夏山や冬に遭難した時の知恵袋
私が生まれる前の父親の経験からの話です。
父は友人と冬山にウサギ猟に出かけた時の事です。
ウサギは不思議な事に追いかけると必ず同じところに一度は戻るそうです。
その習性を知っていた父と友人は二人で雪山に出かけたそうです。
一人がウサギをスキーを履いて追いかけ一人が待ち受けて散弾銃で狩るそうです。
いつものようにウサギ狩りに出かけたそうですが昼から天気が荒れ出しました。
時間とともに猛吹雪になり視界が0メートル(ホワイトアウト)に成る事もあり身動きが出来なくなりました。
そこで父と友人は、危険と判断して雪穴を掘りその中で一夜を過ごす事にしました。
ここからが昔の人の知恵は凄いと思いました。
よく言われるのが雪洞を掘ってその中で一夜を過ごすと言う物ですが、それだけならここには書きません。
雪洞を掘るのは同じですがその下の土まで掘りだすのです。
意外と知らないのが雪の下の土は凍る事はありません。
雪が無ければ土は凍ります雪が断熱材の代わりをして、地下の熱を外に逃がさないからです。
そこで雪の下の土は凍っていないので、簡単に掘れるそうです。
周りには小さな林が沢山なるので木の枝を集めて、その土の上で、焚き火をして暖を取ります。
焚き火は2ヶ所で燃やし、まだ燃えている最中に土を掛けて消してしまいます。
この方法が凄いのです。
普通なら最後まで燃え尽きるまで燃やすか朝まで小枝を集めて燃やし続ける方法ですが、燃えている途中で土をかぶせて火を消してしまうのです。
一見何やっているのと?と言いたくなりますが、実は火は消えても土の中で木は燃え続けています。
その消した焚き火の上で寝て一夜を過ごしたそうです。
土の中では燃え残った木がゆっくりと燃え続けて寒い思いはしなかったそうです。
次の朝まで土は温かく、体力を奪われる事は無かったと言ってました。
ただ、父と知人は町内では死んだと思われていて、大騒ぎに成って捜索隊を編成して探しに出るところだったそうです。

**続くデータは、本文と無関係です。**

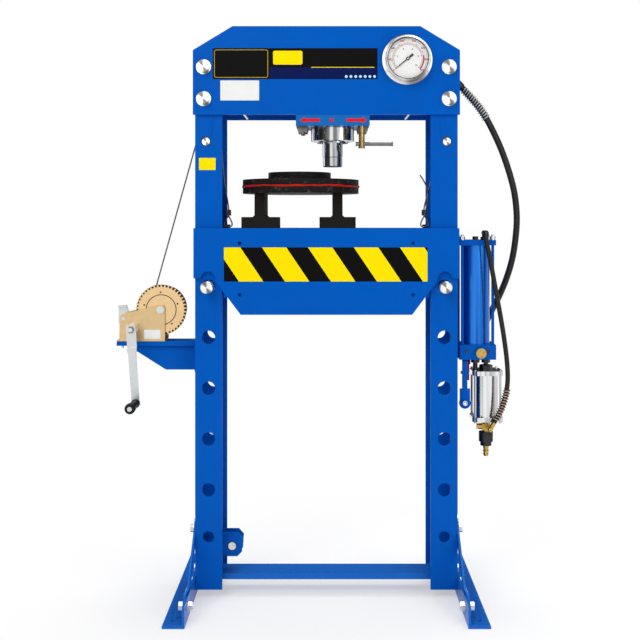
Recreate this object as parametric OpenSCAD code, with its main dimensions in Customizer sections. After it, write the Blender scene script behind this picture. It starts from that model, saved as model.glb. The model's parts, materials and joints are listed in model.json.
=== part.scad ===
// Air-hydraulic shop press: two-column frame, sliding press head, winch-lifted bed and
// an air-driven pump on the right column. Millimetres. X to the right, -Y to the front,
// Z up. The origin is on the floor, midway between the columns.

/* [Columns] */
// Width over the outer faces of the two columns
frame_w = 870; // [800:5:1000]
// Width of one column, across its flanges
col_w = 90; // [80:1:110]
// Depth of one column, front to back
col_d = 180; // [160:5:220]
// Wall of the column channel
col_t = 8; // [6:0.5:10]
// Gap between the floor and the bottom of the columns
col_lift = 28; // [15:1:40]
// Height of the column tops above the floor
col_top = 1812; // [1780:1:1820]

/* [Pin holes] */
// Diameter of the bed pin holes
hole_d = 44; // [43:0.5:50]
// Distance from the outer face of a column to its row of holes
hole_in = 44; // [40:1:50]
// Height of the pin holes that the pins are in
pin_hole_z = 1032.6; // [1020:0.1:1045]
// Distance between bed pin holes
hole_pitch = 168.4; // [150:0.2:175]
// Diameter of the access hole near the bottom of a column
access_d = 37; // [25:1:40]
// Height of the access hole
access_z = 203; // [180:1:230]

/* [Top beam] */
// How far the beam plates reach past each column
beam_over = 6; // [1:0.5:12]
// Height of the beam plates
beam_h = 292; // [280:1:320]
// Height of the beam's lower edge above the floor
beam_z = 1601; // [1590:1:1620]
// Thickness of the beam and bed plates
plate_t = 12; // [8:0.5:16]
// Width of the sloping top corners
beam_slope_w = 131; // [60:1:160]
// Height of the sloping top corners
beam_slope_h = 79; // [40:1:100]
// Thread size of the beam bolts
beam_bolt_d = 24; // [20:1:27]
// Distance from the column's outer face to the beam bolts
beam_bolt_in = 30; // [28:1:40]
// Height of the lower beam bolts above the beam's lower edge
beam_bolt_low = 52; // [45:1:70]
// Height between the lower and upper beam bolts
beam_bolt_pitch = 105; // [80:1:120]
// Distance from the outer face of a column to the head stop bar
stop_in = 160; // [145:1:170]

/* [Press head] */
// Distance of the press head from the middle of the beam
head_x = 21; // [-20:1:60]
// Width of the head's slide block
head_w = 244; // [220:1:260]
// Height of the head's slide block
head_h = 36; // [30:1:45]
// Outer diameter of the hydraulic cylinder
cyl_d = 124; // [110:1:130]
// Height of the cylinder body above the slide block
cyl_h = 190; // [150:5:200]
// Diameter of the ram
ram_d = 68; // [50:1:72]
// Length of ram that stands out below the slide block
ram_out = 132; // [120:1:134]
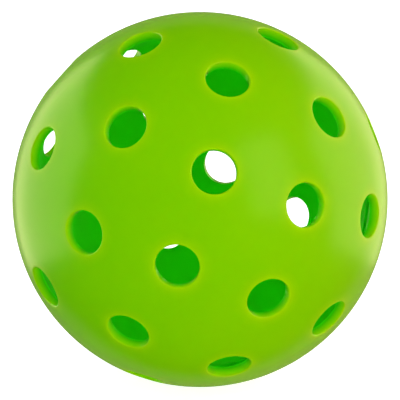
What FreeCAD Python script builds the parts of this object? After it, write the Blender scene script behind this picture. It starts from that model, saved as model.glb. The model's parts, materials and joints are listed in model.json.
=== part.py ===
# Outdoor pickleball ball: two perforated half-shells joined by a stepped, welded seam.
#
# Each half is drawn in its own frame, with its pole on +Z and the seam in the plane z = 0.
# Its Placement then lays that pole along the ball's axis, which is Y: the front half's pole
# points to -Y and the rear half's to +Y. The origin is the ball's centre. Millimetres, degrees.
import math
import os

import FreeCAD
import Part
import Sketcher
from FreeCAD import Vector

SIZES = {
    "outer_radius": 37.0,
    "wall": 2.0,
    # holes: radius, and the rounding of their outer and inner edges
    "hole_radius": 4.2,
    "outer_round": 0.3,
    "inner_round": 0.2,
    # angle of each ring of holes from its half's pole, and the number of holes in it
    "ring_one_angle": 21.4,
    "ring_one_count": 4,
    "ring_two_angle": 49.4,
    "ring_two_count": 8,
    "ring_three_angle": 75.6,
    "ring_three_count": 8,
    # turn of each ring's first hole about the pole: ring two stands halfway between the holes of
    # rings one and three, and the half's own X axis meets no hole
    "ring_one_turn": 33.75,
    "ring_two_turn": 11.25,
    "ring_three_turn": 33.75,
    # how far ring one of each half is turned about the ball's axis, from +Z towards -X
    "front_turn": 22.5,
    "rear_turn": 91.3,
    # joint: the front half's tongue lies inside the rear half's lip
    "lip_wall": 0.95,
    "tongue_length": 1.2,
    "weld_gap": 0.3,
    # flash bead that the weld leaves inside the ball
    "bead_width": 1.2,
    "bead_height": 0.35,
}
DERIVED_SIZES = {
    "inner_radius": "outer_radius - wall",
    "joint_radius": "outer_radius - lip_wall",
    "rebate_depth": "tongue_length + weld_gap",
    "bead_start": "tongue_length + weld_gap / 2 - bead_width / 2",
    "bead_end": "tongue_length + weld_gap / 2 + bead_width / 2",
    "bead_radius": "(bead_width ^ 2 / 4 + bead_height ^ 2) / (2 * bead_height)",
}
FULL_TURN = 360.0
# how near an edge must be to a hole's rim to be taken for it, and how far the volume that a ring of
# holes removes may be from that of flat plugs
RIM_TOLERANCE = 0.01
PLUG_TOLERANCE = 0.02
# how a body is laid down so that its +Z points to -Y or +Y: its roll, and the sign with which a
# turn about its own +Z counts towards the turn from +Z to -X
TO_FRONT = (-90, -1)
TO_REAR = (90, 1)

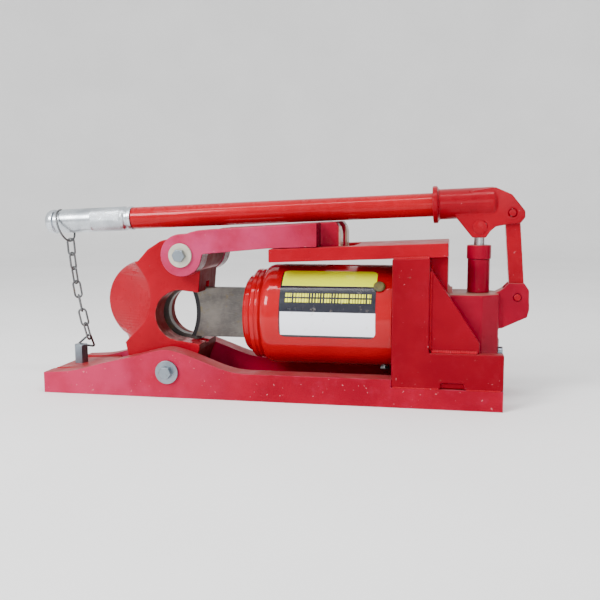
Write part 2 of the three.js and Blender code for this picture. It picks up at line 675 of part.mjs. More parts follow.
// The ring sits in the grip's groove and leans, so that the chain hangs clear of the grip.
function chainRing() {
  const radius = 20.4;
  const lean = 0.3;
  const low = { x: CHAIN_TOP.x, z: CHAIN_TOP.z - MESHING };
  const geometry = new THREE.TorusGeometry(radius, CHAIN_WIRE, 6, 24).rotateY(Math.PI / 2 - lean);
  const up = { x: -radius * Math.sin(lean), z: radius * Math.cos(lean) };
  return solid(geometry.translate(low.x + up.x, 0, low.z + up.z));
}
place("chain_ring", chainRing(), DARK);

// A wire triangle through three corners.
function wireTriangle(a, b, c, wire) {
  const middle = new THREE.Vector3().add(a).add(b).add(c).divideScalar(3);
  const size = (a.distanceTo(middle) + b.distanceTo(middle) + c.distanceTo(middle)) / 3;
  const along = a.clone().sub(middle).divideScalar(size);
  const half = a.clone().sub(middle).multiplyScalar(0.5);
  const across = b.clone().sub(middle).add(half).multiplyScalar(2 / (Math.sqrt(3) * size));
  const normal = along.clone().cross(across).normalize();
  const frame = new THREE.Matrix4().makeBasis(along, across, normal).setPosition(middle);
  return solid(new THREE.TorusGeometry(size, wire, 8, 3).applyMatrix4(frame));
}

// The last link sits in one corner of the hook, and its other two corners rest behind the stud.
function chainHook() {
  const wire = 1.35;
  const seat = chainPoint(1).add(new THREE.Vector3(-0.5, 0, MESHING));
  const left = new THREE.Vector3(STUD.x - 10, STUD.r + 2.7, STUD.top - 2.5);
  const right = new THREE.Vector3(STUD.x + 13, STUD.r + 2.7, STUD.top - 4.5);
  const outward = seat.clone().sub(left.clone().add(right).multiplyScalar(0.5)).normalize();
  return wireTriangle(seat.clone().addScaledVector(outward, 7.4), left, right, wire);
}
place("chain_hook", chainHook(), DARK);

export default root;
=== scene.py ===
"""Hydraulic wire-rope cutter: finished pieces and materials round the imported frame.

Lengths are in millimetres, from the nose end of the base. place() turns them into the frame's metres.
"""
import math

import bmesh
import bpy
from mathutils import Matrix, Vector


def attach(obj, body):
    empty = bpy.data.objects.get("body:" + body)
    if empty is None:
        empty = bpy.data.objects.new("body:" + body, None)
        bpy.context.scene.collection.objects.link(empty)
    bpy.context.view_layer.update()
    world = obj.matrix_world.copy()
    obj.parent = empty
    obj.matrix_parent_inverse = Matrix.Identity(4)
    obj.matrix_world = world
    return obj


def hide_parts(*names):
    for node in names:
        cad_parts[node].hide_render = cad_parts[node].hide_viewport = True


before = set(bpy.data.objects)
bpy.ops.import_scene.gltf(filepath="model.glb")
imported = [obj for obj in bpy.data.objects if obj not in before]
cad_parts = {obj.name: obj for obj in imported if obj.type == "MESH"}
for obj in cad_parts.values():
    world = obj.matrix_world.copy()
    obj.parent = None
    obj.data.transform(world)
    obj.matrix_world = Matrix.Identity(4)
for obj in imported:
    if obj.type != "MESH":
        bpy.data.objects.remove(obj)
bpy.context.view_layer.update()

# ---- dimensions shared with the CAD source, in mm ----
BASE_LENGTH = 540
BASE_HALF = 65
CHEEK_THICK = 25
CHEEK_STEP = 418.3
CHEEK_LOW = 22.5
NOSE_TOP = 27
AXIS_Z = 94.4
GAP = 0.3
RESERVOIR_R = 59.9
RESERVOIR_FROM = 266.3
RESERVOIR_TO = 418.3
CYLINDER_R = 48
RAM_R = 33
HEAD_HALF = 34
LOWER_PIN = (157.3, 30.5)
UPPER_PIN = (175.3, 167)
PIN_R = 12
JAW = (163, 93.1)
JAW_R = 30.2
ARM_INNER = 36
ARM_OUTER = 61
EYE_R = 24.6
TIE = (203, 176)
BACK = (109.6, 106.3)
BACK_R = 51
HANDLE_R = 13.5
HANDLE_AT = (99.6, 209)
HANDLE_RISE = math.atan(0.0421)
PLUNGER_X = 512.5
PLUNGER_PIN_Z = 199
LINK_TOP = (548, 215)
LINK_LOW = (555.6, 120)
EAR_INNER = 8.4
EAR_OUTER = 12.6
PIN_END = EAR_OUTER + 1.9
STUD = (17.5, 9, 48.5)
PLUG_ANGLE = math.radians(39.4)
PLUG_X = 403.3
DRAIN_ANGLE = math.radians(-70)
DRAIN_X = 408
CHAIN_WIRE = 1.25
MESHING = CHAIN_WIRE + 0.3
CHAIN_LINKS = 7
LINK_WIDE = 11.4
CHAIN_TOP = (8.2, 181.5)
CHAIN_DROP = 125
MM = 0.001


def rail_low(x):
    return 159.8 + (x - 279) * 0.04


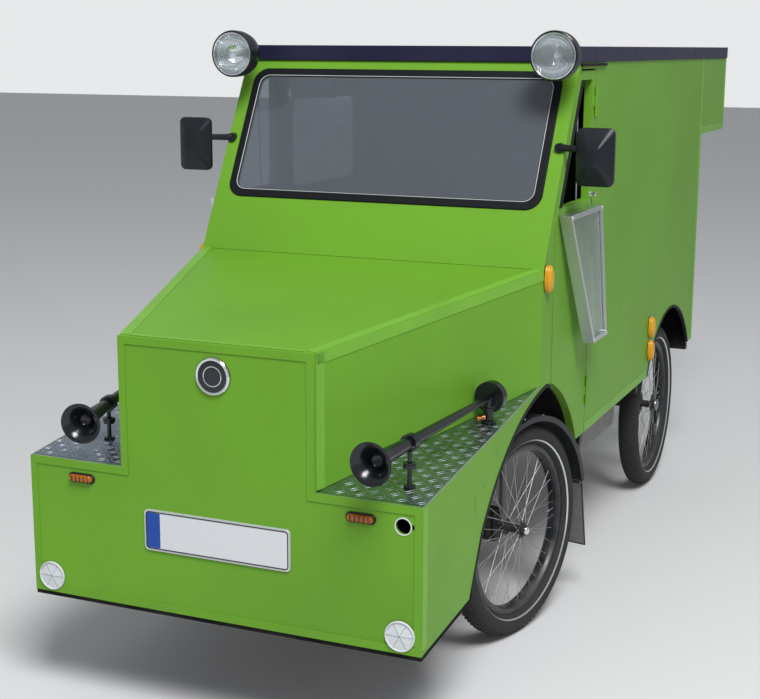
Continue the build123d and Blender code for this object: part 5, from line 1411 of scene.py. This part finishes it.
def padded_block(name, size, place, voxel, cap, material, body="root", replaced=()):
    """A pad from a block of a size in mm, swollen by cloth pressure."""
    work = bmesh.new()
    bmesh.ops.create_cube(work, size=1)
    bmesh.ops.scale(work, vec=[value * MM for value in size], verts=work.verts)
    bmesh.ops.bevel(work, geom=work.edges, offset=16 * MM, segments=3, affect="EDGES")
    mesh = bpy.data.meshes.new(name)
    work.to_mesh(mesh)
    work.free()
    pad = linked(name, mesh)
    remesh = pad.modifiers.new("voxels", "REMESH")
    remesh.mode, remesh.voxel_size = "VOXEL", voxel * MM
    plain_mesh(pad)
    start = [vertex.co.copy() for vertex in pad.data.vertices]
    cloth = pad.modifiers.new("cloth", "CLOTH")
    cloth.settings.use_pressure = True
    cloth.settings.uniform_pressure_force = 4
    cloth.settings.effector_weights.gravity = 0
    cloth.settings.quality = 4
    for step in range(1, CLOTH_FRAMES + 1):
        scene.frame_set(step)
    plain_mesh(pad)
    scene.frame_set(1)
    for vertex, before in zip(pad.data.vertices, start):
        move = vertex.co - before
        if move.length > cap * MM:
            vertex.co = before + move.normalized() * cap * MM
    pad.data.transform(place)
    smoother = pad.modifiers.new("smoother", "SMOOTH")
    smoother.iterations = 4
    plain_mesh(pad)
    shaded(pad.data, 80)
    settled(pad, body, material, replaced)
    return pad


SWELL_CAP, SEAT_VOXEL, BED_VOXEL = 6, 9, 14
seat_low, seat_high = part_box("seat_cushions")
lean_back = radians(-14)
padded_block("seat_pad", (448, 358, 58), Matrix.Translation(at(0, 1675, 770)), SEAT_VOXEL, SWELL_CAP,
             "seat_fabric", replaced=["seat_cushions"])
back_foot, back_middle = Matrix.Translation(at(0, 1860.5, 735.5)), Matrix.Translation((0, 0.035, 0.27))
back_place = back_foot @ Matrix.Rotation(lean_back, 4, "X") @ back_middle
padded_block("back_pad", (448, 58, 470), back_place, SEAT_VOXEL, SWELL_CAP, "seat_fabric")
bed_low, bed_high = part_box("mattress")
bed_size = (bed_high - bed_low) / MM
padded_block("mattress_pad", (bed_size.x - 12, bed_size.y - 12, bed_size.z - 14),
             Matrix.Translation((bed_low + bed_high) / 2), BED_VOXEL, SWELL_CAP, "mattress_fabric",
             replaced=["mattress"])
print("seat", round(seat_high.x - seat_low.x, 3), "m wide, bed", round(bed_size.y * MM, 3), "m long")

# %% [markdown]
# ## Mirror glasses
# A mirror is only a bright, flat plate in its shell. Each one is a thin rounded plaque that faces
# the rear, a hair inside the shell's rim.

# %% Mirror glasses
mirror_low, mirror_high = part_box("mirrors")
MIRROR_X, MIRROR_STATION, MIRROR_HEIGHT = 662, 1068, 1414
for side, name in ((1, "mirror_glass_left"), (-1, "mirror_glass_right")):
    face = facing(at(side * MIRROR_X, MIRROR_STATION, MIRROR_HEIGHT), BACK)
    glass = plaque(name, 100, 156, 14, [(0, -0.5), (0.6, 0.9)], face)
    settled(glass, "root", "chrome")
print("over the mirrors", round(mirror_high.x - mirror_low.x, 3), "m wide")

# %% Nodes left without a material
for name, node in frame["nodes"].items():
    if not node.hide_render and not node.data.materials:
        print("bare node", name)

無事に帰って来た時には、心配を掛けたと家族や親戚に怒られたそうです。
父がまだ19歳の頃の話なので、この時遭難していたら、私はこの世には居なかったと思います。
雪穴までは誰でも気がつくと思いますが、土の中に火を入れて暖を取り続ける方法は凄いと思いました。
父の話では、ポカポカして雪洞の中でもゆっくり寝れるそうです。
昔の人の知恵は素晴らしいですね。
雪洞が掘れなくても焚き火をした後の上で寝るのは夏山で寒い時には有効だと思います。
ただ低温やけどには注意が必要ですが。
雪国や山登りで遭難しない人には関係ない話ですが知恵袋として。